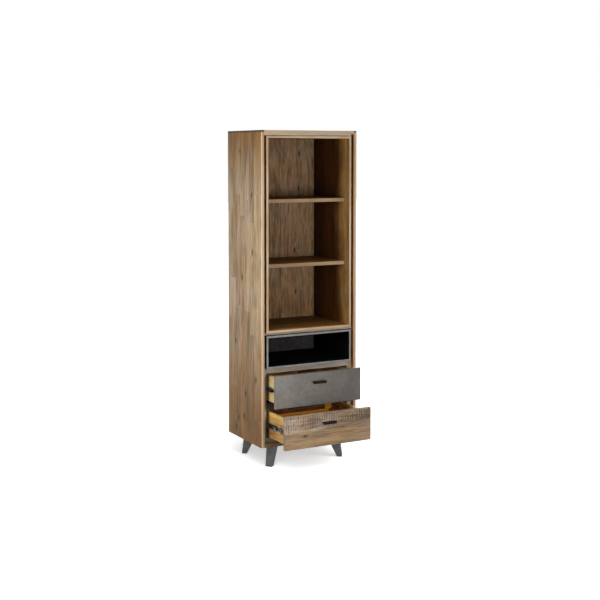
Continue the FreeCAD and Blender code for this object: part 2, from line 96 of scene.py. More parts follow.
class WoodSettings(bpy.types.PropertyGroup):
    """Colours of the boards, and the staves that they are glued up from."""

    case_light: colour("Case, light", "Light streaks of the outer case", 189, 167, 140)
    case_dark: colour("Case, dark", "Dark streaks of the outer case", 129, 107, 81)
    box_light: colour("Box, light", "Light streaks of the shelf box and shelves", 166, 128, 78)
    box_dark: colour("Box, dark", "Dark streaks of the shelf box and shelves", 98, 68, 32)
    back_light: colour("Box back, light", "Light streaks of the box's back", 153, 124, 94)
    back_dark: colour("Box back, dark", "Dark streaks of the box's back", 76, 54, 33)
    edge: colour("Sanded edges", "Front edges of the case and the shelf box", 186, 163, 136)
    shelf_edge: colour("Sanded shelf edges", "Front edges of the shelves", 168, 141, 111)
    frame_light: colour("Frame, light", "Light streaks of the inner frame", 178, 168, 152)
    frame_dark: colour("Frame, dark", "Dark streaks of the inner frame", 120, 110, 97)
    drawer_light: colour("Drawer, light", "Light streaks of the drawer boxes", 254, 226, 164)
    drawer_inside: colour("Drawer inside", "Light streaks inside the drawers", 212, 140, 44)
    drawer_dark: colour("Drawer, dark", "Dark streaks of the drawer boxes", 88, 46, 12)
    front_light: colour("Lower front, light", "Light streaks of the smooth plank", 160, 133, 105)
    front_dark: colour("Lower front, dark", "Dark streaks of the smooth plank", 97, 75, 56)
    sawn_light: colour("Sawn plank, light", "Light streaks of the rough plank", 212, 196, 174)
    sawn_dark: colour("Sawn plank, marks", "Saw marks in the rough plank", 52, 42, 33)
    stained: colour("Niche boards", "Stained boards round the metal niche", 24, 22, 21)
    case_plank: length("Case stave", "Width of the staves in the outer case", 0.058)
    box_plank: length("Box stave", "Width of the staves in the shelf box", 0.085)
    drawer_plank: length("Drawer stave", "Width of the staves in the drawer boxes", 0.052)
    stave: length("Stave length", "Length of the staves in the outer case", 0.62)
    short_stave: length("Short stave length", "Length of the staves in the drawers", 0.24)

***

- YOUR OBJECTIVE
Looking at the material above, please copy exactly every line from its first line through the line containing "the boards, and", with both ends included and nothing else.

- OUTPUT BELOW
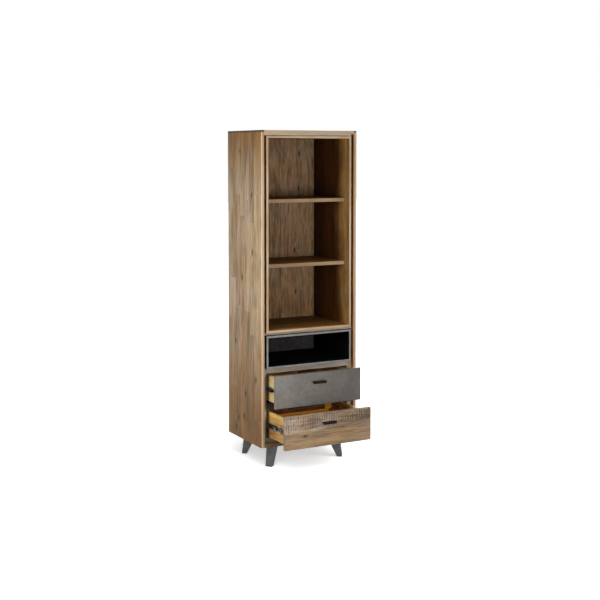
Continue the FreeCAD and Blender code for this object: part 2, from line 96 of scene.py. More parts follow.
class WoodSettings(bpy.types.PropertyGroup):
    """Colours of the boards, and the staves that they are glued up from."""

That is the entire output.